1. As far as i know VmRSS = (VmSize - swap space being used by the process)
I know on my system there is no swap space
so, VmSize should be equal to VmRSS but that is not the case here. So, what is that extra memory being shown in VmSize?


This doubt is clear now from your mail with subject "Re: Re: Regarding /proc/<pid>/status"


2. VmRSS is physical memory being used by the system.
Now, in case of shared libraries the space used by library will be added in VmRSS of all the processes which are loading it or only to one process.
If to all process then

parameter(A) + parameter(B) + parameter(C) + parameter(D) +
parameter(E) = (MemTotal - MemFree)
wont be satisfied.

3. free gives me the below shown output:

                       total         used         free       shared      buffers
  Mem:       502180       424100        78080            0          340
  Swap:            0            0            0
  Total:       502180       424100        78080

Already a lots of processes are running on my system.  Is it buffers = 340 KB memory being used by page cache etc and remaining ie 512MB(524288 Kb) - 340 KB = 523948 KB should be shown as total (which is not matching here....???)
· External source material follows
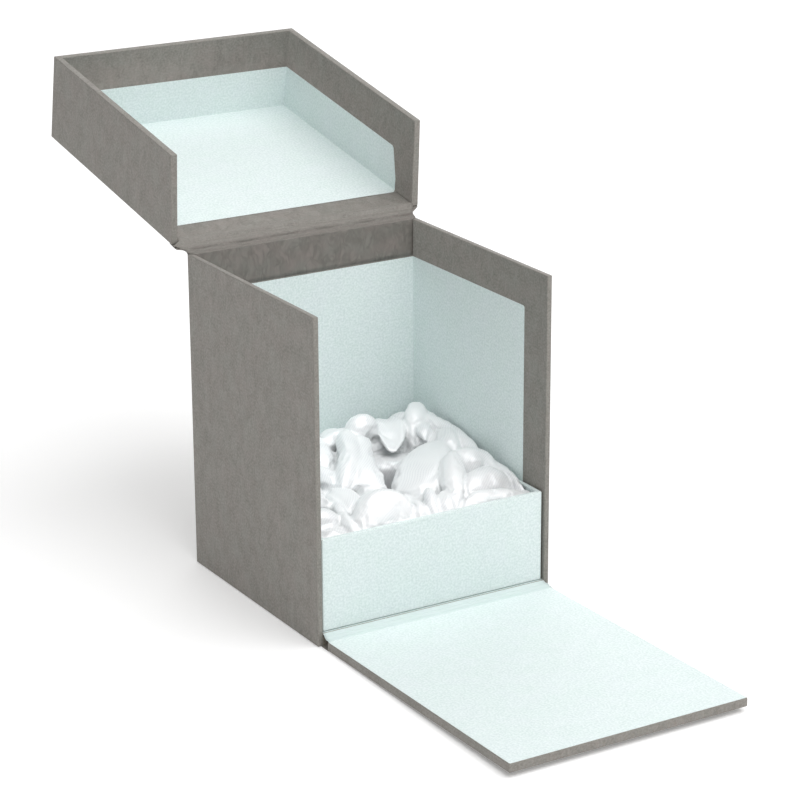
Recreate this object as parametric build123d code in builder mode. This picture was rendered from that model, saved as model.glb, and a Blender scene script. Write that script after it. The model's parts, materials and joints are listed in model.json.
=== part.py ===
"""Jewelry gift box: a rigid paper-covered box with a drop-down front door, a hinged lid and a satin tray.

The frame has +Z up, +X to the right and the open front towards -Y. The origin is the centre of the body's
footprint, on the surface that the box stands on. The box is modelled open: the door lies in front of the
body, and the lid hangs back from the rear wall. All sizes are in millimetres.
"""
import os
from math import cos, radians, sin
from build123d import *

# Sheet materials
paper = 0.15
turn_in = 15.0  # cover paper folded over a board's edge and glued down inside

# Body: three walls on a doubled base, open at the front and the top
body_width = 100.0
body_depth = 96.5
body_height = 124.5
body_board = 1.8
base_board_thickness = 2.4

# Front door
door_width = 97.3
door_length = 119.7
door_board_thickness = 3.0
door_tilt = 0.9  # the stiff fold holds the door's free edge a little off the table, in degrees
door_gap = 4.4  # from the front of the body to the door's hinge edge
door_lining_margin = 0.25

# Lid, in its own coordinates: u runs away from the hinge along the top panel, v from its outer face inwards
lid_width = 108.4
lid_length = 113.7
lid_height = 34.7
lid_wall_board = 2.4
lid_panel_board_thickness = 1.0
lid_tilt = 10.6  # how far the open lid's panel rises towards the back, in degrees
lid_fold_y = 48.3
lid_fold_z = 126.6
lid_flap = 4.55  # bare paper between the fold and the panel board
lid_wall_slant = 4.4  # the side walls' hinge ends lean away from the hinge by this much
lid_turn_in_end = 13.5
lid_lining_start = 16.5
lid_lining_height = 18.7

# Hinge papers
hinge_leg_on_floor = 12.0
hinge_brow = 1.5  # how far in front of the body the inner door hinge starts to drop
hinge_brow_drop = 0.8
hinge_play = 0.1  # between the hinge papers and the door's edge

# Tray with its padding
tray_board = 1.6
tray_height = 35.5
tray_front_setback = 1.0
tray_side_gap = 0.6
tray_back_gap = 0.55
tray_turn_in = 10.0
foam_gap = 1.4  # from the tray's inner faces to the foam
foam_corner_radius = 18.0
foam_top = 56.0
foam_brow_radius = 14.0
well_x, well_y = 5.0, -6.0
well_radius = 13.0
well_floor = 35.0
well_brow_radius = 9.0
satin = 1.0  # the gathered satin's mean thickness
satin_hem = 14.0  # height of the satin's lower hem, tucked between foam and tray

# Derived body sizes
half_width = body_width / 2
half_depth = body_depth / 2
body_wall = body_board + 2 * paper
inner_half_width = half_width - body_wall
inner_back = half_depth - body_wall
board_half_width = half_width - paper
board_half_depth = half_depth - paper
floor_board_top = paper + 2 * base_board_thickness
floor_top = floor_board_top + paper
lining_top = body_height - turn_in - paper
lining_front = -half_depth + turn_in

pieces = {}


def slab(name, plane, low, high):
    """Adds a flat rectangular piece, given its corners in the coordinates of a plane."""
    with BuildPart() as piece:
        with BuildSketch(plane.offset(low[2])):
            with Locations(((low[0] + high[0]) / 2, (low[1] + high[1]) / 2)):
                Rectangle(high[0] - low[0], high[1] - low[1])
        extrude(amount=high[2] - low[2])
    pieces[name] = piece.part
    return piece.part


def plate(name, plane, outline, thickness):
    """Adds a flat piece of any straight-edged outline, standing on a plane."""
    with BuildPart() as piece:
        with BuildSketch(plane):
            with BuildLine():
                Polyline(*outline, close=True)
            make_face()
        extrude(amount=thickness)
    pieces[name] = piece.part
    return piece.part


def beside(path, distance):
    """Moves a path of (y, z) points sideways, to its left, with mitred corners."""
    points = [Vector(*point) for point in path]
    along = [(after - before).normalized() for before, after in zip(points, points[1:])]
    normals = [Vector(-step.Y, step.X) for step in along]
    moved = []
    for number, point in enumerate(points):
        before = normals[max(number - 1, 0)]
        after = normals[min(number, len(normals) - 1)]
        shift = (before + after) * (distance / (1 + before.dot(after)))
        moved.append((point.X + shift.X, point.Y + shift.Y))
    return moved


def strip(name, path, half_length):
    """Adds a strip of paper across the box: its section follows a path of (y, z) points."""
    outline = path + beside(path, paper)[::-1]
    plate(name, Plane.YZ.offset(-half_length), outline, 2 * half_length)


# Base and floor
base_low = (-inner_half_width - paper, -board_half_depth)
base_high = (inner_half_width + paper, inner_back + paper)
base_board = slab("base_board", Plane.XY, (*base_low, paper), (*base_high, paper + base_board_thickness))
floor_board = slab(
    "floor_board", Plane.XY, (*base_low, paper + base_board_thickness), (*base_high, floor_board_top)
)
floor_lining = slab(
    "floor_lining",
    Plane.XY,
    (base_low[0], -half_depth + hinge_leg_on_floor, floor_board_top),
    (*base_high, floor_top),
)
slab("base_cover_paper", Plane.XY, (-half_width, -half_depth, 0), (half_width, half_depth, paper))

# Walls: each a board with a pale lining; the side boards run past the back board's ends
body_inner_parts = [base_board, floor_board, floor_lining]
for side, name in ((-1, "left"), (1, "right")):
    board_x = sorted((side * (inner_half_width + paper), side * board_half_width))
    lining_x = sorted((side * inner_half_width, side * (inner_half_width + paper)))
    body_inner_parts.append(
        slab(
            f"{name}_wall_board",
            Plane.XY,
            (board_x[0], -board_half_depth, paper),
            (board_x[1], board_half_depth, body_height - paper),
        )
    )
    body_inner_parts.append(
        slab(
            f"{name}_wall_lining",
            Plane.XY,
            (lining_x[0], lining_front, floor_top),
            (lining_x[1], inner_back, lining_top),
        )
    )
body_inner_parts.append(
    slab(
        "back_wall_board",
        Plane.XY,
        (-inner_half_width - paper, inner_back + paper, paper),
        (inner_half_width + paper, board_half_depth, body_height - paper),
    )
)
body_inner_parts.append(
    slab(
        "back_wall_lining",
        Plane.XY,
        (-inner_half_width, inner_back, floor_top),
        (inner_half_width, inner_back + paper, lining_top),
    )
)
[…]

4. Can you tell me any fuction in C which returns the info as shown in /proc/$PID/status file?
Basically i need mem usage of that process.
I tried getrusage() function. it return 0  for both  usage.ru_maxrss and usage.ru_ixrss


Regards


On 4/12/06, Mulyadi Santosa <mulyadi.santosa@xxxxxxxxx > wrote:
Hi...

Allow me to share my (lousy) knowledge
> What parameter should i use for these five processes such that
>
> parameter(A) + parameter(A) + parameter(A) + parameter(A) +
> parameter(A) = (MemTotal - MemFree)
>
you mean:
parameter(A) + parameter(B) + parameter(C) + parameter(D) +
parameter(E) = (MemTotal - MemFree)

What you need is RSS (resident set size) property of each process. This
RSS field represent the size of physical memory consumed by individual
process.
  |  But, you must realize that memory is not consumed only by process.
Buffers and page cache (buffers is also a part of page cache, though)
also eat your RAM. You can use "top" or "free" to check it. So "free"
here actually means "RAM area that is still not allocated for any
purpose".

Feel free to ask again if you need more information.